#### [PROVIDED DATA]
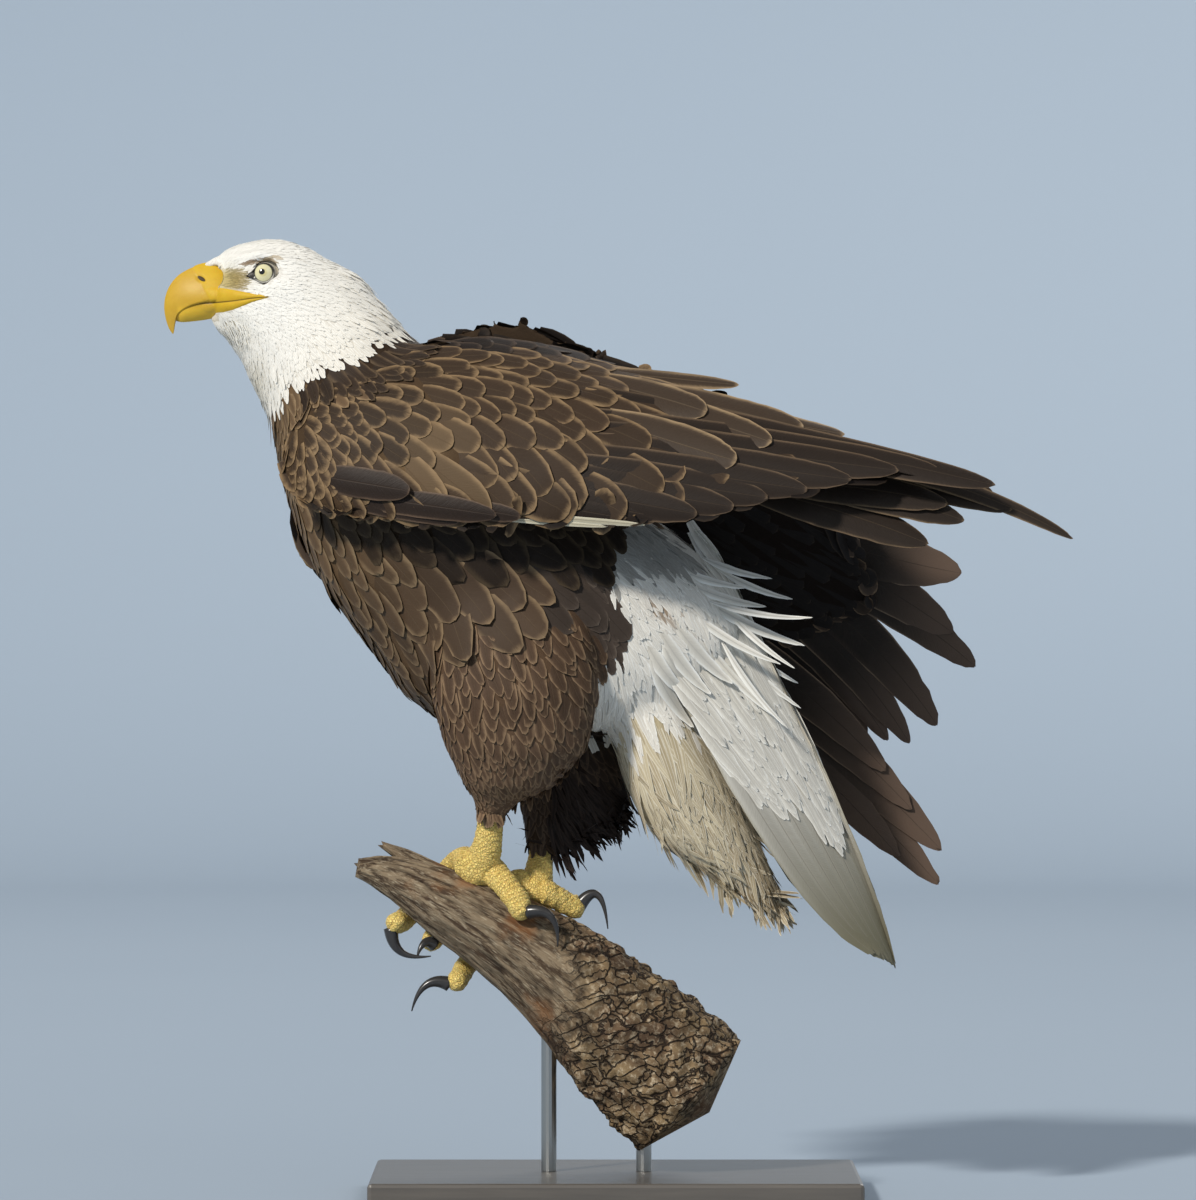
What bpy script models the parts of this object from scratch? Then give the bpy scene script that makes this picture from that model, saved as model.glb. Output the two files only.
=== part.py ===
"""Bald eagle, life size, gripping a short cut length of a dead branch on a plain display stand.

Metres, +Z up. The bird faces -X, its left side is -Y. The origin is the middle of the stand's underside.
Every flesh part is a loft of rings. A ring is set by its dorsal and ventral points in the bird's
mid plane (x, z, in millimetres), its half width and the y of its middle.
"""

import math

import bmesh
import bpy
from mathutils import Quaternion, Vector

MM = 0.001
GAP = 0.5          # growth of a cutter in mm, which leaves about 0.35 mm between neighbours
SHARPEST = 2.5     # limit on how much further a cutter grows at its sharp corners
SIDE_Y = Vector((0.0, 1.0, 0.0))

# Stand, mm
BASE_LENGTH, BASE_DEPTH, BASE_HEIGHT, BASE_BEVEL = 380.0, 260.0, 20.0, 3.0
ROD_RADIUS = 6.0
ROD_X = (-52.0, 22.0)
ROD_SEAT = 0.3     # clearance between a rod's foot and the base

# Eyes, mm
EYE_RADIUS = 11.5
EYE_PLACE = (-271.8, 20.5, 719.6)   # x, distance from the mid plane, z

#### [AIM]
Write the material out exactly, with nothing left out.

#### [SOLUTION]
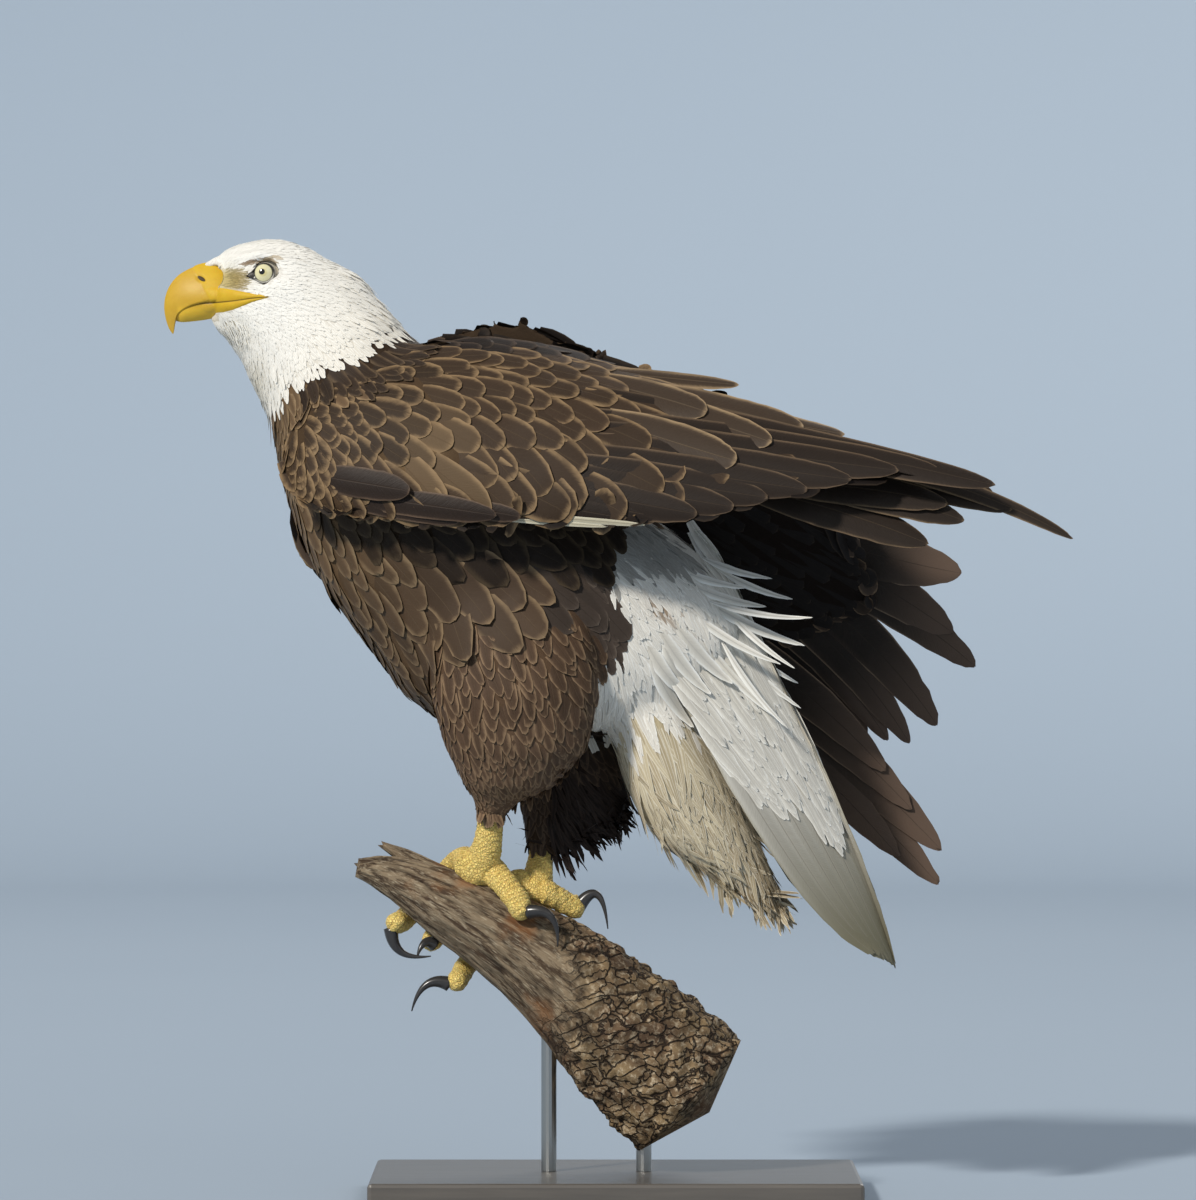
What bpy script models the parts of this object from scratch? Then give the bpy scene script that makes this picture from that model, saved as model.glb. Output the two files only.
=== part.py ===
"""Bald eagle, life size, gripping a short cut length of a dead branch on a plain display stand.

Metres, +Z up. The bird faces -X, its left side is -Y. The origin is the middle of the stand's underside.
Every flesh part is a loft of rings. A ring is set by its dorsal and ventral points in the bird's
mid plane (x, z, in millimetres), its half width and the y of its middle.
"""

import math

import bmesh
import bpy
from mathutils import Quaternion, Vector

MM = 0.001
GAP = 0.5          # growth of a cutter in mm, which leaves about 0.35 mm between neighbours
SHARPEST = 2.5     # limit on how much further a cutter grows at its sharp corners
SIDE_Y = Vector((0.0, 1.0, 0.0))

# Stand, mm
BASE_LENGTH, BASE_DEPTH, BASE_HEIGHT, BASE_BEVEL = 380.0, 260.0, 20.0, 3.0
ROD_RADIUS = 6.0
ROD_X = (-52.0, 22.0)
ROD_SEAT = 0.3     # clearance between a rod's foot and the base

# Eyes, mm
EYE_RADIUS = 11.5
EYE_PLACE = (-271.8, 20.5, 719.6)   # x, distance from the mid plane, z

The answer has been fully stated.